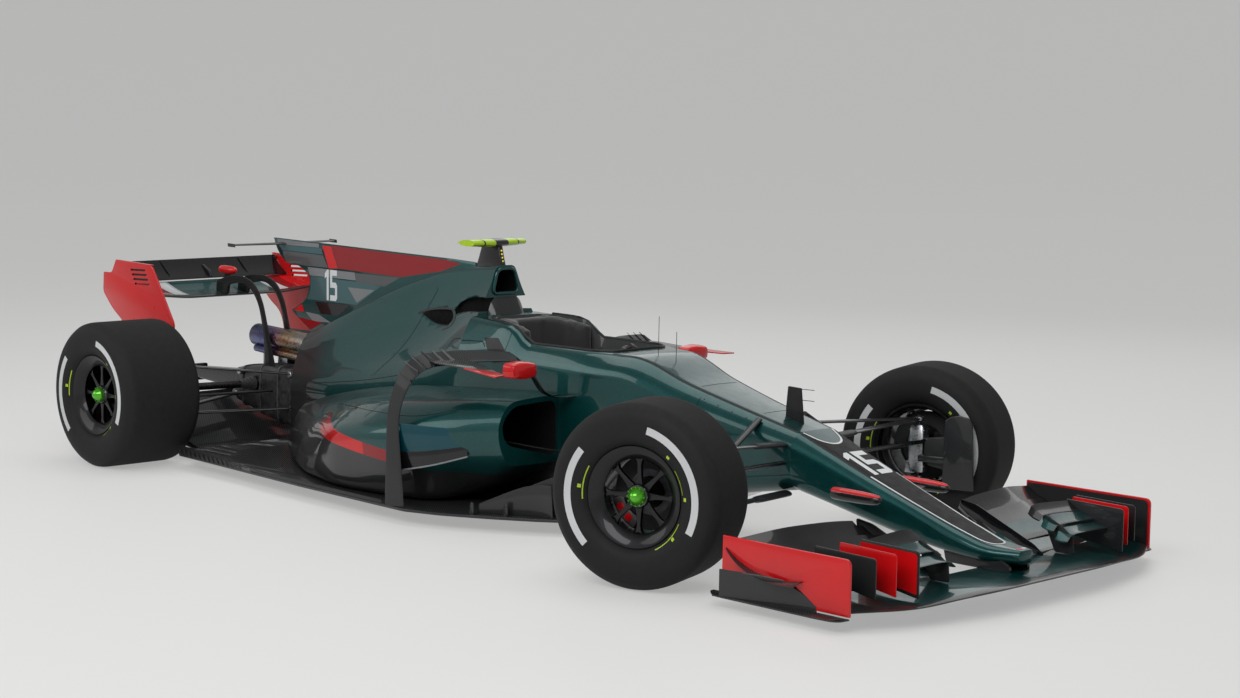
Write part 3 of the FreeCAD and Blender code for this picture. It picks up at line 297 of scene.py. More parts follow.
def smoothLine(points, spacing=0.012, each=0):
    # a Catmull-Rom line through points, at the spacing or with the same number of steps in each span
    pts = [Vector(p) for p in points]
    ends = [pts[0] * 2 - pts[1]] + pts + [pts[-1] * 2 - pts[-2]]
    out = []
    for k in range(1, len(ends) - 2):
        p0, p1, p2, p3 = ends[k - 1:k + 3]
        count = each or max(2, int((p2 - p1).length / spacing))
        for i in range(count):
            t = i / count
            out.append(0.5 * ((2 * p1) + (p2 - p0) * t + (2 * p0 - 5 * p1 + 4 * p2 - p3) * t * t
                              + (3 * p1 - p0 - 3 * p2 + p3) * t**3))
    return out + [pts[-1]]


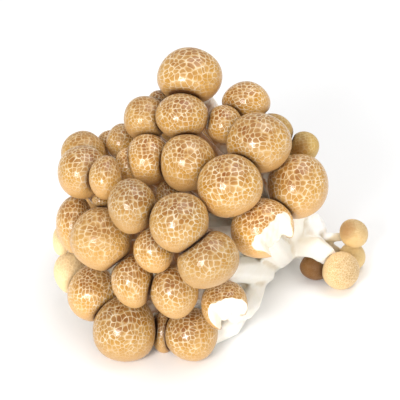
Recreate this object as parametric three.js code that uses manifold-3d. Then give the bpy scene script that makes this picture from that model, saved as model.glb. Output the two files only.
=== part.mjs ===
// A bunch of beech mushrooms as it lies on a table: brown domed caps, each on its own thick
// white stem, and all the stems grown together in one lumpy base with a knife-cut end.
// Millimetres, +Z up. The bunch lies with its caps towards -Y and its base at the right and back.
import * as THREE from 'three';
import { mergeVertices } from 'three/addons/utils/BufferGeometryUtils.js';
import Module from 'manifold-3d';

const wasm = await Module();
wasm.setup();

// ---- Driving dimensions ----
const gap = 0.3; // clear space kept between a cap and what it touches
const sliver = 0.24; // detail of the joined stems smaller than this is smoothed away
const faceSlope = 38; // degrees the face of caps is turned up from facing straight sideways
const backLift = 0.15; // how much the far caps' crowns are turned up

// A cap of unit radius, as fractions of that radius
const crownHeight = 0.92; // apex above the widest ring
const marginDrop = 0.5; // lowest edge of the margin below the widest ring
const marginWidth = 0.25; // how far the margin curls in under the cap
const lipWidth = 0.09; // the rolled edge's own thickness
const gillRing = 0.56; // ring halfway down the gills
const gillHeight = -0.27; // height of that ring
const gillRelief = 0.07; // how far each rib stands out of the gills, either way
const socketRadius = 0.46; // flat flesh in the middle of the underside, where the stem joins
const socketHeight = -0.2;

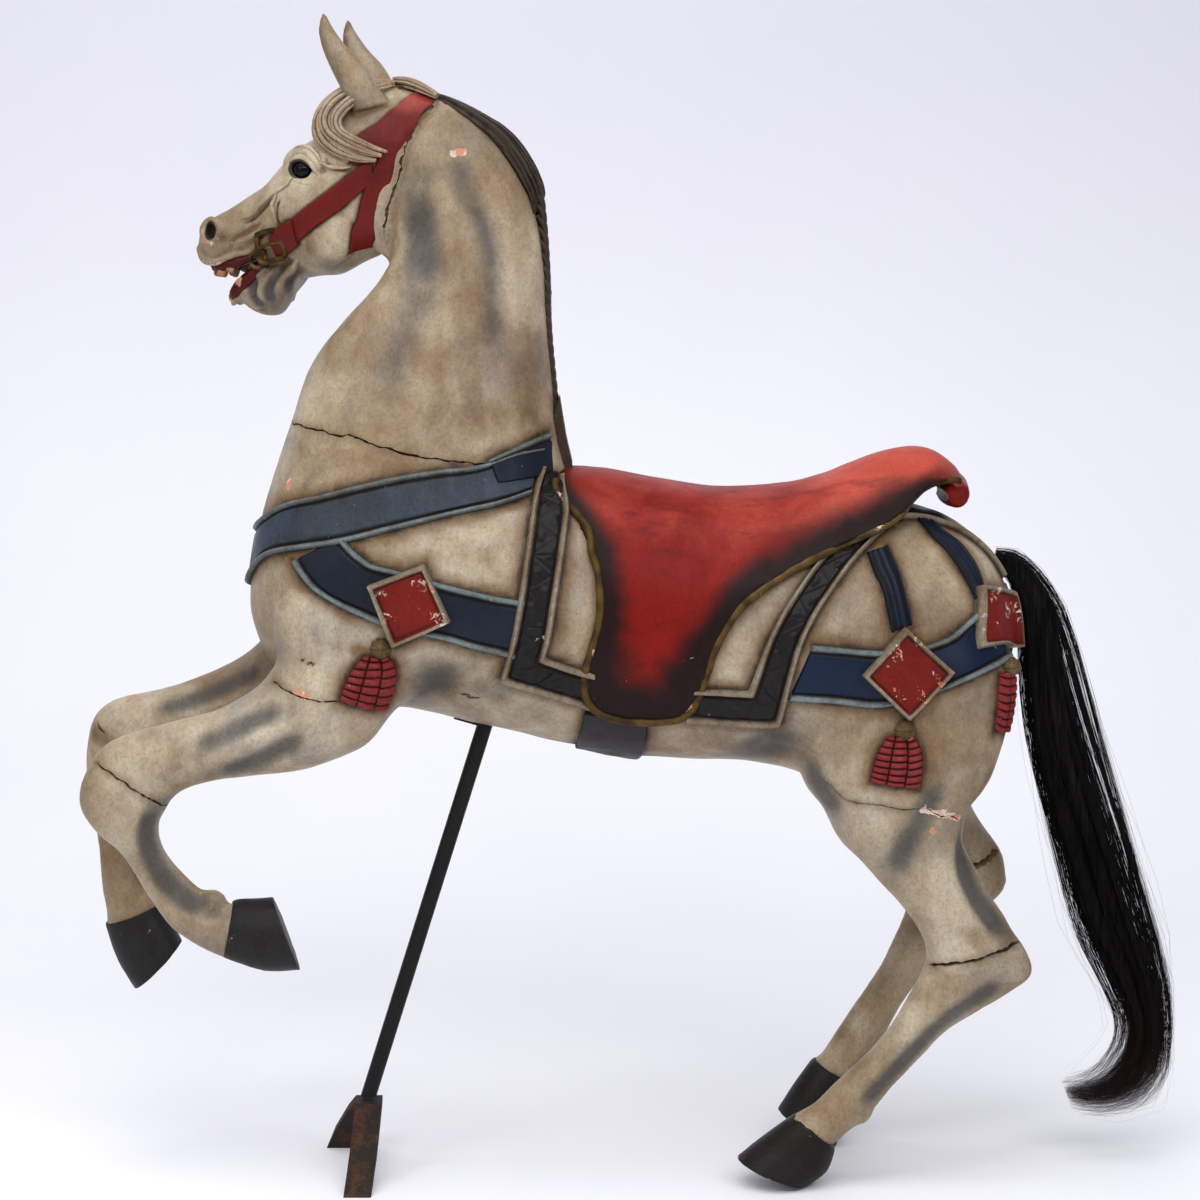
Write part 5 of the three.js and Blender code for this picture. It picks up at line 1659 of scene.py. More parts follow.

# # #

- **Task goal**
Print only the lines from the top of the data above down to the line holding "const backLift = 0.15;", inclusive.

- **Answer in full**
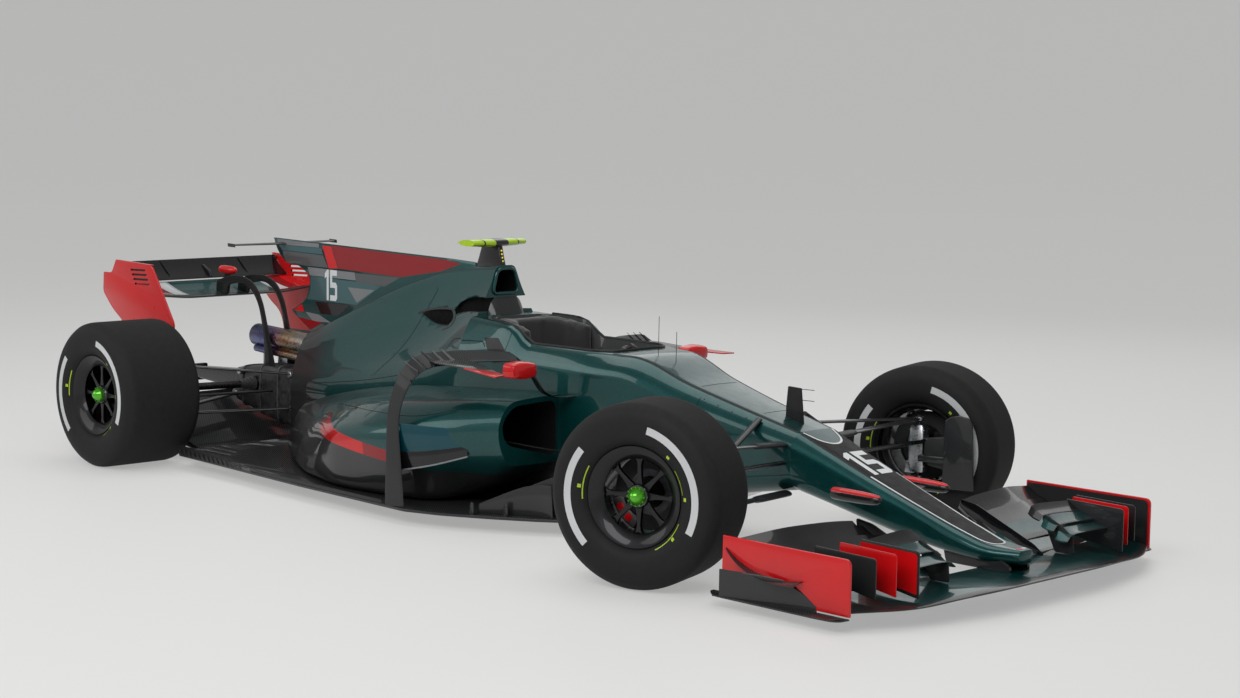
Write part 3 of the FreeCAD and Blender code for this picture. It picks up at line 297 of scene.py. More parts follow.
def smoothLine(points, spacing=0.012, each=0):
    # a Catmull-Rom line through points, at the spacing or with the same number of steps in each span
    pts = [Vector(p) for p in points]
    ends = [pts[0] * 2 - pts[1]] + pts + [pts[-1] * 2 - pts[-2]]
    out = []
    for k in range(1, len(ends) - 2):
        p0, p1, p2, p3 = ends[k - 1:k + 3]
        count = each or max(2, int((p2 - p1).length / spacing))
        for i in range(count):
            t = i / count
            out.append(0.5 * ((2 * p1) + (p2 - p0) * t + (2 * p0 - 5 * p1 + 4 * p2 - p3) * t * t
                              + (3 * p1 - p0 - 3 * p2 + p3) * t**3))
    return out + [pts[-1]]


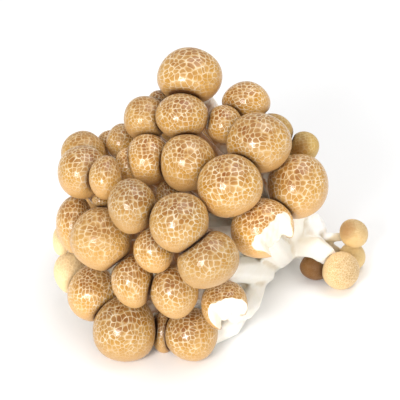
Recreate this object as parametric three.js code that uses manifold-3d. Then give the bpy scene script that makes this picture from that model, saved as model.glb. Output the two files only.
=== part.mjs ===
// A bunch of beech mushrooms as it lies on a table: brown domed caps, each on its own thick
// white stem, and all the stems grown together in one lumpy base with a knife-cut end.
// Millimetres, +Z up. The bunch lies with its caps towards -Y and its base at the right and back.
import * as THREE from 'three';
import { mergeVertices } from 'three/addons/utils/BufferGeometryUtils.js';
import Module from 'manifold-3d';

const wasm = await Module();
wasm.setup();

// ---- Driving dimensions ----
const gap = 0.3; // clear space kept between a cap and what it touches
const sliver = 0.24; // detail of the joined stems smaller than this is smoothed away
const faceSlope = 38; // degrees the face of caps is turned up from facing straight sideways
const backLift = 0.15; // how much the far caps' crowns are turned up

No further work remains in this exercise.